MTData

Travis (.com)

MTData automates the collection and preparation of machine translation (MT) datasets. It provides CLI and python APIs, which can be used for preparing MT experiments.

This tool knows:

From where to download data sets: WMT News Translation tests and devs for Paracrawl, Europarl, News Commentary, WikiTitles, Tilde Model corpus, OPUS …
How to extract files : .tar, .tar.gz, .tgz, .zip, …
How to parse .tmx, .sgm and such XMLs, or .tsv … Checks if they have same number of segments.
Whether parallel data is in one .tsv file or two sgm files.
Whether data is compressed in gz, xz or none at all.
Whether the source-target is in the same order or is it swapped as target-source order.
How to map code to ISO language codes! Using ISO 639_3 that has space for 7000+ languages of our planet.
- New in v0.3: BCP-47 like language ID: (language, script, region)
Download only once and keep the files in local cache.
(And more of such tiny details over the time.)

MTData is here to:

Automate machine translation training data creation by taking out human intervention. This is inspired by SacreBLEU that takes out human intervention at the evaluation stage.
A reusable tool instead of dozens of use-once shell scripts spread across multiple repos.

Installation

# Option 1: from pypi
pip install -I mtdata
# To install a specific version, get version number from https://pypi.org/project/mtdata/#history
pip install mtdata==[version]

# Option 2: install from latest master branch
pip install -I git+https://github.com/thammegowda/mtdata


# Option 3: for development/editable mode
git clone https://github.com/thammegowda/mtdata
cd mtdata
pip install --editable .

Current Status:

We have added some commonly used datasets - you are welcome to add more!

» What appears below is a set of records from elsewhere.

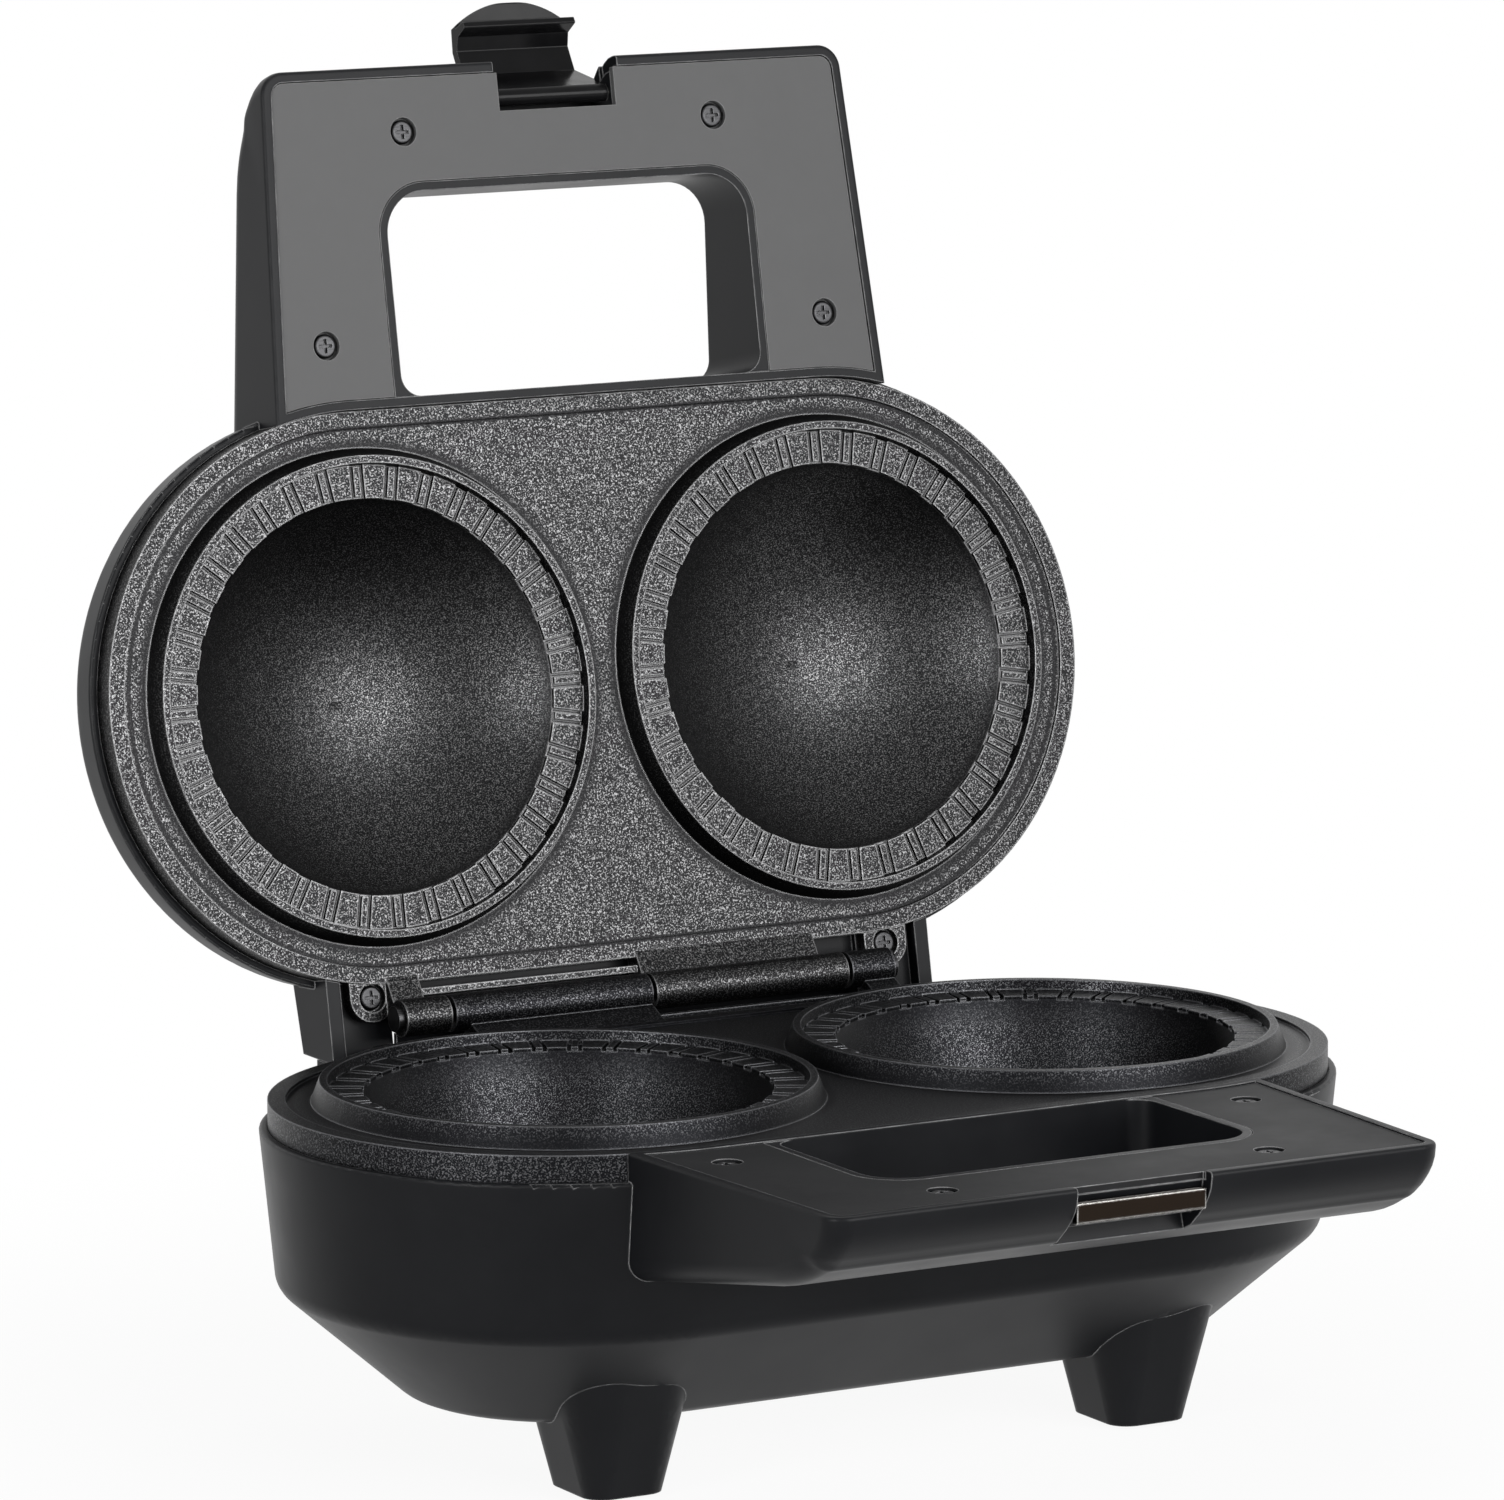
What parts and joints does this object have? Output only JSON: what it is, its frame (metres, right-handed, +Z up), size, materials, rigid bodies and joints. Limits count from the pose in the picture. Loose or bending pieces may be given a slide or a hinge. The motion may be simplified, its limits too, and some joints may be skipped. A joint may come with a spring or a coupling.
{
  "type": "electric pie maker",
  "caption": "Electric pie maker for two pies: hinged non-stick lid and base, see-through handles, swinging latch.",
  "frame": {"origin": "middle of the standing product's box, on the table it stands on", "axes": "+X to the right as seen from the handles, +Y from the handles to the hinge, +Z up"},
  "size_m": [0.2566, 0.2814, 0.3108],
  "materials": {
    "housing_black": "satin near-black moulding",
    "cover_grey": "satin dark grey moulding",
    "latch_black": "gloss black moulding",
    "dark_screw": "black oxide steel",
    "steel": "plated steel",
    "rod_steel": "dull steel sheath",
    "nonstick": "speckled non-stick coating on cast aluminium",
    "shield_aluminium": "mill finish",
    "rubber": "matt black",
    "ceramic": "cream phenolic",
    "red_lens": "clear red lens",
    "green_lens": "clear green lens",
    "lamp_glass": "clear lamp"
  },
  "bodies": {
    "root": {"base_housing": "housing_black", "base_handle_cover": "cover_grey", "base_cover_screws": "dark_screw", "foot_pads": "rubber", "latch_keeper": "steel", "lower_plate": "nonstick", "lower_plate_screws": "steel", "lower_element": "rod_steel", "lower_heat_shield": "shield_aluminium", "base_screws": "steel", "thermostat": "ceramic", "thermal_fuse": "steel", "terminal_block": "ceramic", "cord_panel": "housing_black", "cord_gland": "latch_black", "hinge_pin": "steel"},
    "lid": {"lid_housing": "housing_black", "lid_handle_cover": "cover_grey", "lid_cover_screws": "dark_screw", "upper_plate": "nonstick", "upper_plate_screws": "steel", "upper_element": "rod_steel", "upper_heat_shield": "shield_aluminium", "shield_screws": "steel", "power_lens": "red_lens", "ready_lens": "green_lens", "indicator_lamps": "lamp_glass", "latch_pin": "steel"},
    "latch_body": {"latch": "latch_black"}
  },
  "joints": [
    {"name": "lid_hinge", "type": "hinge", "parent": "root", "child": "lid", "pos_m": [0, 0.0753, 0.0875], "axis": [1, 0, 0], "range_deg": [0, 100.7]},
    {"name": "latch_pivot", "type": "hinge", "parent": "lid", "child": "latch_body", "pos_m": [0, 0.12001, 0.29073], "axis": [1, 0, 0], "range_deg": [0, 106.8]}
  ]
}
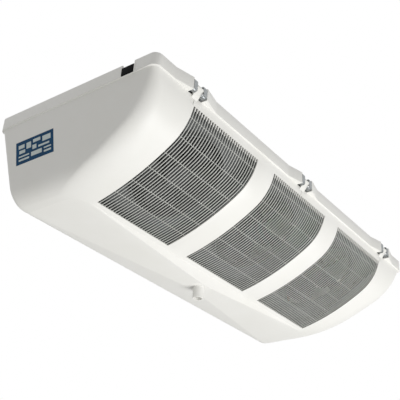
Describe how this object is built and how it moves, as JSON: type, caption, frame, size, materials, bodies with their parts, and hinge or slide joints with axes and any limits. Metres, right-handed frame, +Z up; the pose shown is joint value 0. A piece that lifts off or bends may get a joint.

These are the summary of datasets from various sources (Updated: Feb 2022).

Source	Dataset Count
OPUS	156,257
Flores	51,714
Microsoft	8,128
Leipzig	5,893
Neulab	4,455
Statmt	1,798
Facebook	1,617
AllenAi	1,611
ELRC	1,575
EU	1,178
Tilde	519
LinguaTools	253
Anuvaad	196
AI4Bharath	192
ParaCrawl	127
Lindat	56
Google	55
UN	30
JoshuaDec	29
StanfordNLP	15
ParIce	8
LangUk	5
KECL	4
Phontron	4
NRC_CA	4
IITB	3
WAT	3
Masakhane	2
Total	235,731

Usecases

WMT 2025 General (News) Translation Task: https://www.statmt.org/wmt25/mtdata/
WMT 2024 General (News) Translation Task: https://www.statmt.org/wmt24/mtdata/
WMT 2023 General (News) Translation Task: https://www.statmt.org/wmt23/mtdata/
WMT 2022 General (News) Translation Task: https://www.statmt.org/wmt22/mtdata/
USC ISI’s 500-to-English MT: _{http://rtg.isi.edu/many-eng/} http://gowda.ai/006-many-to-eng/)
Meta AI’s 200-to-200 MT: Whitepaper

CLI Usage

After pip installation, the CLI can be called using mtdata command or python -m mtdata
There are two sub commands: list for listing the datasets, and get for getting them

`mtdata list`

Lists datasets that are known to this tool.

mtdata list -h
usage: __main__.py list [-h] [-l L1-L2] [-n [NAME ...]] [-nn [NAME ...]] [-f] [-o OUT]

optional arguments:
  -h, --help            show this help message and exit
  -l L1-L2, --langs L1-L2
                        Language pairs; e.g.: deu-eng (default: None)
  -n [NAME ...], --names [NAME ...]
                        Name of dataset set; eg europarl_v9. (default: None)
  -nn [NAME ...], --not-names [NAME ...]
                        Exclude these names (default: None)
  -f, --full            Show Full Citation (default: False)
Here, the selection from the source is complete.